The B.C. Conservation Officer Service is warning residents of Port Edward to be on the lookout for wolves after a dog was attacked and killed Wednesday morning in the North Coast community.
“We’ve had a number of reports over the last few weeks of wolves entering the Port Edward community,” said Sgt. Tracy Walbauer based in nearby Terrace.
“We’ve attended a number of times trying to to locate wolves that are in the community where they should not be, but it’s been unsuccessful to this point,” Walbauer told Daybreak North host Carolina de Ryk.
Two dogs attacked
Walbauer said that another dog was attacked 10 days earlier in the municipality that’s home to about 500 residents.
“It’s not completely out of the ordinary. We do have issues in other communities — Kitimat is another community where we have some issues,” he said.
“Wolves will begin to feed on whatever prey becomes easy and I know that Port Edward and Kitimat have a fairly high feral cat population.”
Another draw for wolves are deer.
“Breeding season for wolves is coming upon us. And when that happens … they span out a little bit more in their areas,” said Walbauer.
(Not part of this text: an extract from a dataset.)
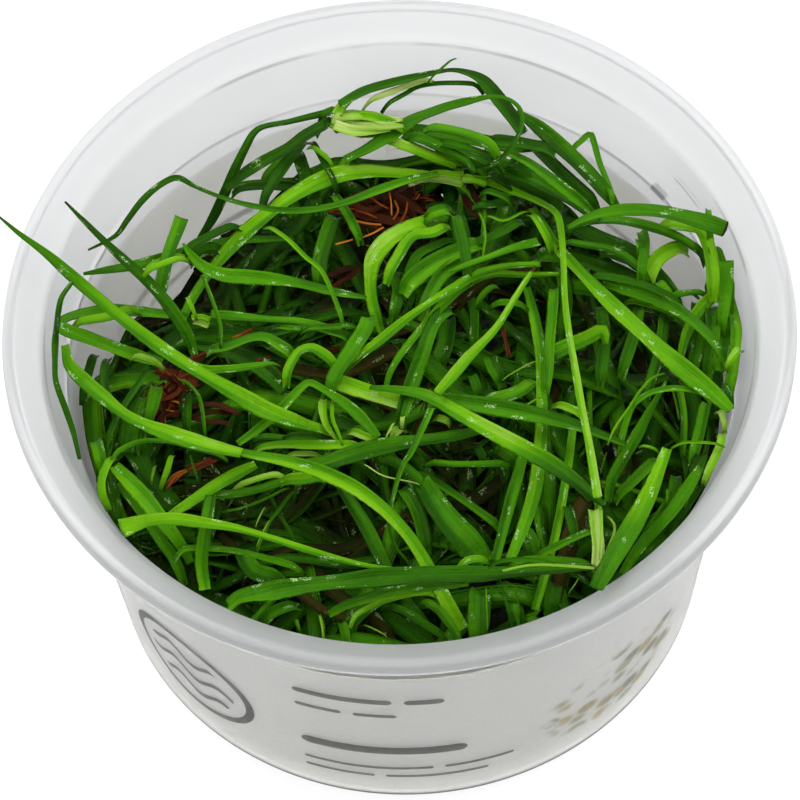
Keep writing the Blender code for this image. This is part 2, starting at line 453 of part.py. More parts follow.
def undergrowth_height(x, y):
    fall = UNDERGROWTH_FALL * (np.hypot(x, y) / UNDERGROWTH_RADIUS) ** 3 + UNDERGROWTH_SLOPE * y
    lumps = sum(share * np.sin(1 + x * along_x + y * along_y) for along_x, along_y, share in UNDERGROWTH_WAVES)
    return UNDERGROWTH_HEIGHT - fall + UNDERGROWTH_LUMP * lumps - hollow_depth(x, y)


def make_undergrowth(look, collection):
    """A lumpy heap on the floor of the tub, turned from rings and then set to its heights."""
    body = bmesh.new()
    bottom = FLOOR + FLOOR_GAP
    profile = [(radius, 1.0) for radius in np.linspace(0, UNDERGROWTH_RADIUS, UNDERGROWTH_RINGS)]
    profile += [(FLOOR_RADIUS - HEEL - WALL_GAP, 0.0), (0.0, 0.0)]
    verts = [body.verts.new((radius, 0, level)) for radius, level in profile]
    edges = [body.edges.new(pair) for pair in zip(verts, verts[1:])]
    bmesh.ops.spin(
        body,
        geom=verts + edges,
        cent=(0, 0, 0),
        axis=(0, 0, 1),
        angle=2 * math.pi,
        steps=UNDERGROWTH_STEPS,
        use_merge=True,
    )
    bmesh.ops.remove_doubles(body, verts=body.verts, dist=0.001)
    for vert in body.verts:
        x, y, level = vert.co
        vert.co.z = bottom + level * (float(undergrowth_height(x, y)) - bottom)
        vert.co *= MM
    bmesh.ops.recalc_face_normals(body, faces=body.faces)
    mesh = bpy.data.meshes.new("undergrowth")
    body.to_mesh(mesh)
    body.free()
    obj = add_object("undergrowth", mesh, look, collection)
    shade_round(obj)
    return obj


def make_blade(name, path, widths, look, collection):
    """A blade with a shallow channel along it: a grid laid along the path, and Solidify."""
    count = len(path) - 1
    across = sideways(path)
    body = bmesh.new()
    bmesh.ops.create_grid(body, x_segments=count, y_segments=2, size=0.5)
    for vert in body.verts:
        station = round((vert.co.x + 0.5) * count)
        side = 2 * vert.co.y
        point = path[station] + across[station] * side * widths[station] / 2
        drop = LEAF_CHANNEL * widths[station] * (1 - abs(side))
        vert.co = Vector((point[0], point[1], point[2] - drop)) * MM
    mesh = bpy.data.meshes.new(name)
    body.to_mesh(mesh)
    body.free()
    obj = add_object(name, mesh, look, collection)
    solid = obj.modifiers.new("thickness", "SOLIDIFY")
    solid.thickness = LEAF_THICKNESS * MM
    solid.offset = 0
    shade_round(obj)
    return obj


def make_stub(name, path, radii, look, collection):
    """A round piece that swells and tapers along its path: a curve with a bevel."""
    curve = bpy.data.curves.new(name, "CURVE")
    curve.dimensions = "3D"
    curve.bevel_depth = MM
    curve.bevel_resolution = 1
    curve.use_fill_caps = True
    spline = curve.splines.new("POLY")
    spline.points.add(len(path) - 1)
    for point, place, radius in zip(spline.points, path, radii):
        point.co = (*(Vector(place) * MM), 1)
        point.radius = radius
    return add_object(name, curve, look, collection)


def make_plants(looks, collection):
    tangle = Tangle()
    stubs = {**CROWNS, **ROOTS}
    for leaf, trace in LEAVES.items():
        for name in (n for n, before in TURNS.items() if before == leaf):
            seen, radii = smooth_path([row[:3] for row in stubs[name]], [row[3] for row in stubs[name]],
                                      Tangle.FINE)
            path = tangle.settle(seen, 2 * radii, 2 * radii.max())
            path, radii = smooth_path(path, radii, STUB_STEP)
            look = looks["crown" if name in CROWNS else "roots"]
            make_stub(name, path, radii, look, collection)
        seen, widths = smooth_path([row[:3] for row in trace], [row[3] for row in trace], Tangle.FINE)
        path = tangle.settle(seen, widths, LEAF_THICKNESS + LEAF_CHANNEL * widths.max())
        path, widths = smooth_path(path, widths, LEAF_STEP)
        make_blade(leaf, path, widths, looks["leaf"], collection)


def main():
    clear_scene()
    collection = bpy.data.collections.new("tissue culture creeping rush")
    bpy.context.scene.collection.children.link(collection)
    looks = {name: material(name) for name in COLOURS}
    make_tub(looks["tub"], collection)
    make_label(looks["label"], collection)
    make_undergrowth(looks["undergrowth"], collection)
    make_plants(looks, collection)


main()
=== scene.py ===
"""Creeping rush grown in tissue culture, in its milky plastic tub.

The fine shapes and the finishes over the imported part. Lengths in the tables are millimetres in the
frame of the part: the tub stands on z = 0 and its print faces -Y.
"""

import functools
import math

import bpy
import numpy as np
from bpy.props import FloatProperty, FloatVectorProperty, IntProperty, PointerProperty
from mathutils import Matrix, Vector


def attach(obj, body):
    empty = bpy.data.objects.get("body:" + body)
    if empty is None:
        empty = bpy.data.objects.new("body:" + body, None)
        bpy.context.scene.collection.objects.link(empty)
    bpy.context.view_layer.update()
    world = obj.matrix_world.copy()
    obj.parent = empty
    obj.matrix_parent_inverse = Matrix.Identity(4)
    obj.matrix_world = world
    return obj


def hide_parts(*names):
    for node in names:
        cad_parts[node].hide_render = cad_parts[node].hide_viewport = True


bl_info = {
    "name": "Creeping rush in its tub",
    "version": (1, 0, 0),
    "blender": (4, 5, 0),
    "location": "3D View > Sidebar > Rush",
    "description": "Tub, label, leaves and undergrowth of a tissue culture plant, over its packed part",
    "category": "Object",
}

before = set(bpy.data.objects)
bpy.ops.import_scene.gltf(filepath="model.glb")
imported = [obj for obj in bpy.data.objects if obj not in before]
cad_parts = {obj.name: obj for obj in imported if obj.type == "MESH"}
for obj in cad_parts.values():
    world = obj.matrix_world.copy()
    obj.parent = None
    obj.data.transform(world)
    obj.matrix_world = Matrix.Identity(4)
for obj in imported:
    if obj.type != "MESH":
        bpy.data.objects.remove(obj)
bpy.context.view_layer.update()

MM = 0.001

# Tub
RIM_HEIGHT = 57.8
RIM_RADIUS = 49.5
LIP_RADIUS = 50.5
LIP_HEIGHT = 55.7
MOUTH_RADIUS = 45.3
MOUTH_HEIGHT = 54.3
STEP_RADIUS = 43.0
STEP_HEIGHT = 45.7
STEP_WIDTH = 0.5
BODY_RADIUS = 42.65
BODY_HEIGHT = 41.7
FLOOR_RADIUS = 39.5
WALL = 0.7
FLOOR = 1.2
HEEL = 1.0

# Label
LABEL_THICKNESS = 0.25
LABEL_GAP = 0.25
LABEL_BOTTOM = 1.6
LABEL_TOP = 41.5
LABEL_RADIUS = 42.0  # at which the print's widths are measured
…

“And if they come across dogs and things like that they may have a tendency to try and lure dogs in.”
Possibly from Prince Rupert
Wolves are common in coastal areas, especially in Prince Rupert and Kitimat, said Walbauer.
“We’re not getting a lot of complaints in and around Prince Rupert itself right now,” he said.
“So that kind of follows the same theory that we believe … maybe this pack has moved out of the Rupert area and over towards Port Ed for a while, following potentially deer or other prey species.”
Walbauer recommends keeping pets on a leash and asks that people report sightings to the conservation officer service.
“Statistics are fairly low that wolves attack humans — not that that hasn’t happened — but it’s not as high of a risk as it would be say for cougars or for bears,” he said.
“People should still conduct their activities and enjoy the wilderness, but they just need to be very aware of what they’re doing, make noise and take precautions.”